Beijing Makes a Deal
Meanwhile, news of the secret departure of the Mongol nobles to Russia reached the Manchu amban Sanduo in Huree. When Sanduo ordered the Bogd to recall the mission led by Handdorj, the Bogd agreed but demanded that the new administration in Mongolia be revoked and all members of the delegation are given amnesty. Beijing, sensing the discontent among the Mongols, agreed and in October, through its charge d’affaires in St.Petersburg, informed the Russian Foreign Ministry that it had “suspended its military and political reform policy in Mongolia”.

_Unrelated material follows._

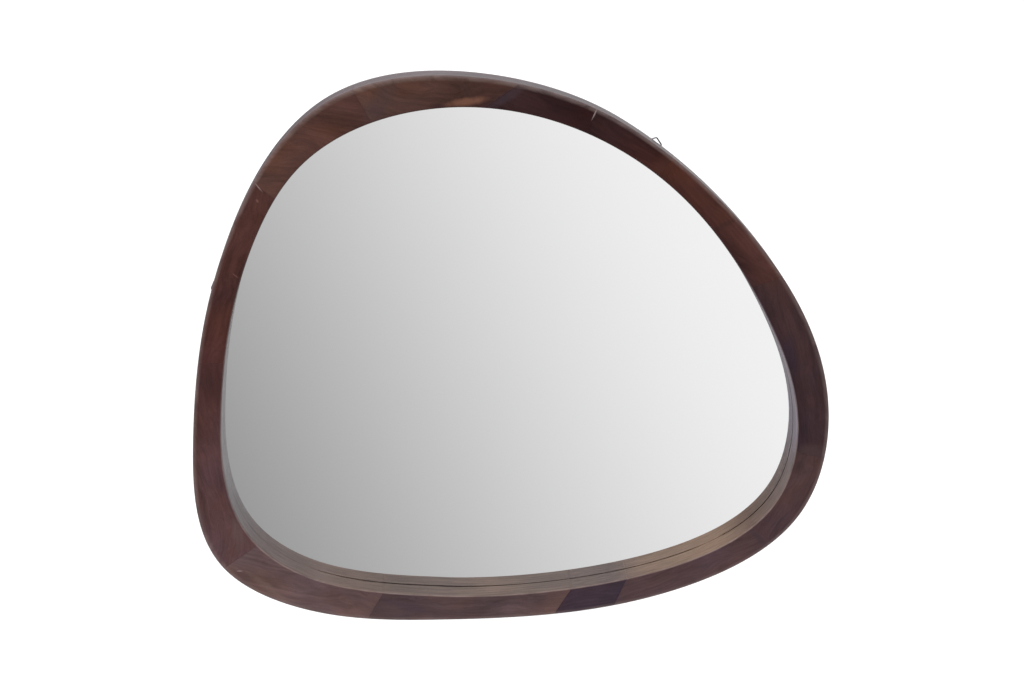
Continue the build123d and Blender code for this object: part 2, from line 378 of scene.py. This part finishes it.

- 1904: A revolt started in Tumed banner of Zostyn chuulgan in Inne Mongolia.
- 1905: A revolt started in Dzungar banner of Ih Zuu. The Ard Ayush rebellion began in Zasagt Han aimag.
- 1906: A popular revolt began in Gorlos banner of Jiremiin Cguulga under the leadership of in IH Huree.
- 1907: Haisan and Almas-Ochir came to Ih Huree.
- 1910: A rebellion of lay people and monks began in Ih Huree.